Exercise task —
The data must be written out once more, precisely as given.
[START OF Source data]
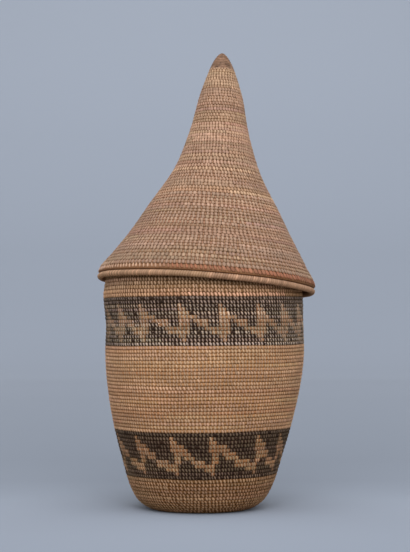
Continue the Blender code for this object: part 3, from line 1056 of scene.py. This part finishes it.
class BASKET_OT_foot(BasketOperator, Operator):
    """Sew the rows that turn up from the base"""

    bl_idname = "basket.foot"
    bl_label = "Foot"

    def execute(self, context):
        colours = context.scene.basket_colours
        stretch = body_stretch(context, 1)
        # Painted shade on the foot, which faces down
        strip = np.asarray(colours.natural) * FOOT_STRIP_SHADE
        grass = np.asarray(colours.grass) * FOOT_SHADE
        sewn(context, "foot", "foot_wall", stretch, strip, grass, FOOT_LOOK, **STRANDS)
        return {"FINISHED"}


class BASKET_OT_lower_band(BasketOperator, Operator):
    """Sew the lower zigzag band"""

    bl_idname = "basket.lower_band"
    bl_label = "Lower Band"

    def execute(self, context):
        stretch = body_stretch(context, 2, stitches=sum(LOWER_ZIGZAG))
        mask = zigzag(stretch, LOWER_ZIGZAG_START, LOWER_ZIGZAG, LOWER_MOTIF)
        band(context, "lower_band", "lower_zigzag_band", stretch, mask, LOWER_BEADS, LOWER_BAND_DARKENING)
        return {"FINISHED"}


class BASKET_OT_belly(BasketOperator, Operator):
    """Sew the plain belly between the bands"""

    bl_idname = "basket.belly"
    bl_label = "Belly"

    def execute(self, context):
        colours = context.scene.basket_colours
        stretch = body_stretch(context, 3)
        sewn(context, "belly", "belly_wall", stretch, colours.natural, colours.grass, PLAIN, **STRANDS)
        return {"FINISHED"}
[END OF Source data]
Written solution —
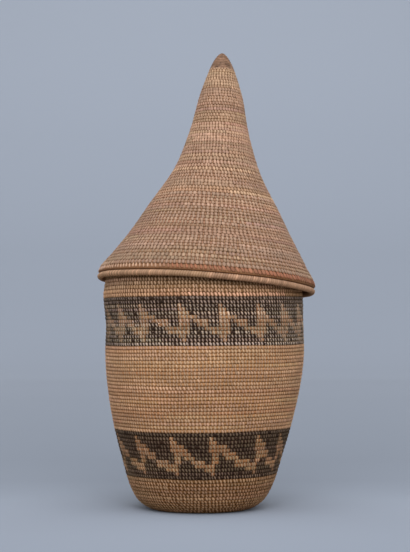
Continue the Blender code for this object: part 3, from line 1056 of scene.py. This part finishes it.
class BASKET_OT_foot(BasketOperator, Operator):
    """Sew the rows that turn up from the base"""

    bl_idname = "basket.foot"
    bl_label = "Foot"

    def execute(self, context):
        colours = context.scene.basket_colours
        stretch = body_stretch(context, 1)
        # Painted shade on the foot, which faces down
        strip = np.asarray(colours.natural) * FOOT_STRIP_SHADE
        grass = np.asarray(colours.grass) * FOOT_SHADE
        sewn(context, "foot", "foot_wall", stretch, strip, grass, FOOT_LOOK, **STRANDS)
        return {"FINISHED"}


class BASKET_OT_lower_band(BasketOperator, Operator):
    """Sew the lower zigzag band"""

    bl_idname = "basket.lower_band"
    bl_label = "Lower Band"

    def execute(self, context):
        stretch = body_stretch(context, 2, stitches=sum(LOWER_ZIGZAG))
        mask = zigzag(stretch, LOWER_ZIGZAG_START, LOWER_ZIGZAG, LOWER_MOTIF)
        band(context, "lower_band", "lower_zigzag_band", stretch, mask, LOWER_BEADS, LOWER_BAND_DARKENING)
        return {"FINISHED"}


class BASKET_OT_belly(BasketOperator, Operator):
    """Sew the plain belly between the bands"""

    bl_idname = "basket.belly"
    bl_label = "Belly"

    def execute(self, context):
        colours = context.scene.basket_colours
        stretch = body_stretch(context, 3)
        sewn(context, "belly", "belly_wall", stretch, colours.natural, colours.grass, PLAIN, **STRANDS)
        return {"FINISHED"}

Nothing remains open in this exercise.